=== Direction ===
Scan the data below and pick out the lines containing the word "parts".

=== Exercise materials ===
--------------------
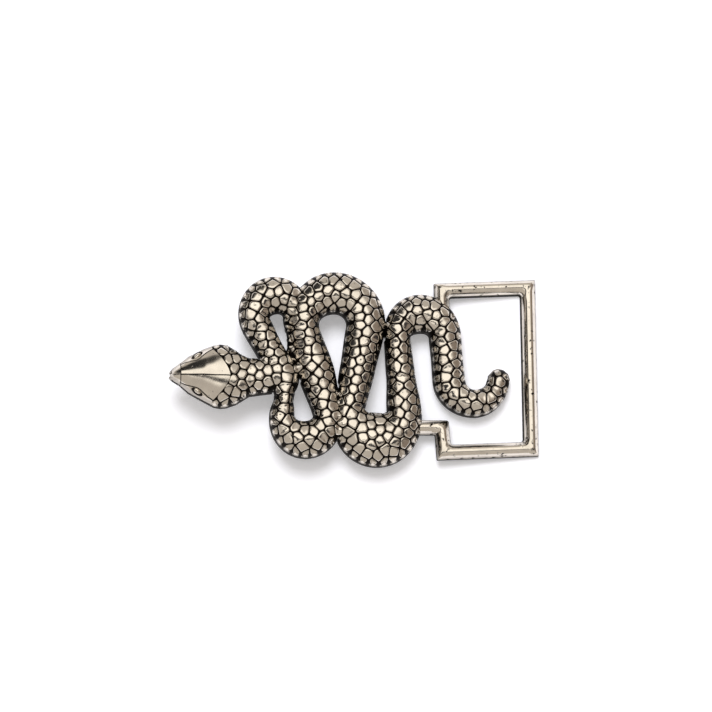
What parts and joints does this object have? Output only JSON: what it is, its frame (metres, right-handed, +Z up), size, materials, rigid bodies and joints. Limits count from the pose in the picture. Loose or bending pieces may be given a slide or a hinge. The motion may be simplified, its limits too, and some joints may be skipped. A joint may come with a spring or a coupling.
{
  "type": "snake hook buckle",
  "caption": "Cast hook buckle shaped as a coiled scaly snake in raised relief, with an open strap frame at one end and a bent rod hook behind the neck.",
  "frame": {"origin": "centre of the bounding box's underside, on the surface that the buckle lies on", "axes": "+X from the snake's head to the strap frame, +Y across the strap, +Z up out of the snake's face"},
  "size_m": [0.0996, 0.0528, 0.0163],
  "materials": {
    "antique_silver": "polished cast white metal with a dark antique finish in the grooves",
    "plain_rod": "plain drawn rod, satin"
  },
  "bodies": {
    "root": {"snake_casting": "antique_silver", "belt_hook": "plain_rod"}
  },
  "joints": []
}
--------------------
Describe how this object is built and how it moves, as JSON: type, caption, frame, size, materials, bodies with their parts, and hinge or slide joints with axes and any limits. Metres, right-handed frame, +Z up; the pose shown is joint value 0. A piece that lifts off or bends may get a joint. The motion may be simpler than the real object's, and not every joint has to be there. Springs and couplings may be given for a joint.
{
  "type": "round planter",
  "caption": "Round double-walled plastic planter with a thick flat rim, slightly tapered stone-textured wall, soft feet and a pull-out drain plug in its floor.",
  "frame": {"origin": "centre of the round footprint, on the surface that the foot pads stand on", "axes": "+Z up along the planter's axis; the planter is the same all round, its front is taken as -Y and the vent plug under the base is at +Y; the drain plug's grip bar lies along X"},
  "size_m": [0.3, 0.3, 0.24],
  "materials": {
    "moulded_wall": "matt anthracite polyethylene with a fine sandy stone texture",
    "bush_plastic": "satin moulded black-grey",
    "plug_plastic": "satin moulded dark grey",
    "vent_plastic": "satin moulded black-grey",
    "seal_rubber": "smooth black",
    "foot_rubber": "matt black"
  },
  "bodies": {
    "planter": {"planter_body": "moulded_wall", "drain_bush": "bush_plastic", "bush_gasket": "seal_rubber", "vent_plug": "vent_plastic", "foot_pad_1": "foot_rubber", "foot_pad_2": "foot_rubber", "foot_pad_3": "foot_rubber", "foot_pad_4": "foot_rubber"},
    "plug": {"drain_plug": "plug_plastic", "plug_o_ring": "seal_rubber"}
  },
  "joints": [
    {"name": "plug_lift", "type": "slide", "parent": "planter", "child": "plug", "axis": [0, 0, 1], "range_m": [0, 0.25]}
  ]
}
--------------------
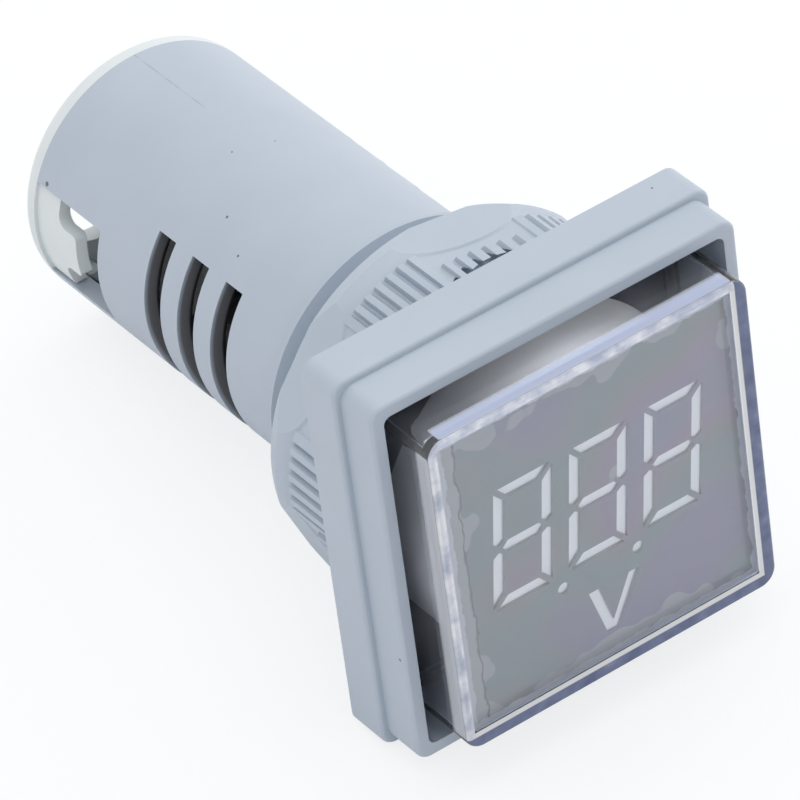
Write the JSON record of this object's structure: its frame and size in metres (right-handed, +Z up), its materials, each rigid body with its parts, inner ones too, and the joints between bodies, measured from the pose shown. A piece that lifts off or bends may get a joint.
--------------------
=== Solved exercise ===
What parts and joints does this object have? Output only JSON: what it is, its frame (metres, right-handed, +Z up), size, materials, rigid bodies and joints. Limits count from the pose in the picture. Loose or bending pieces may be given a slide or a hinge. The motion may be simplified, its limits too, and some joints may be skipped. A joint may come with a spring or a coupling.
Describe how this object is built and how it moves, as JSON: type, caption, frame, size, materials, bodies with their parts, and hinge or slide joints with axes and any limits. Metres, right-handed frame, +Z up; the pose shown is joint value 0. A piece that lifts off or bends may get a joint. The motion may be simpler than the real object's, and not every joint has to be there. Springs and couplings may be given for a joint.
Write the JSON record of this object's structure: its frame and size in metres (right-handed, +Z up), its materials, each rigid body with its parts, inner ones too, and the joints between bodies, measured from the pose shown. A piece that lifts off or bends may get a joint.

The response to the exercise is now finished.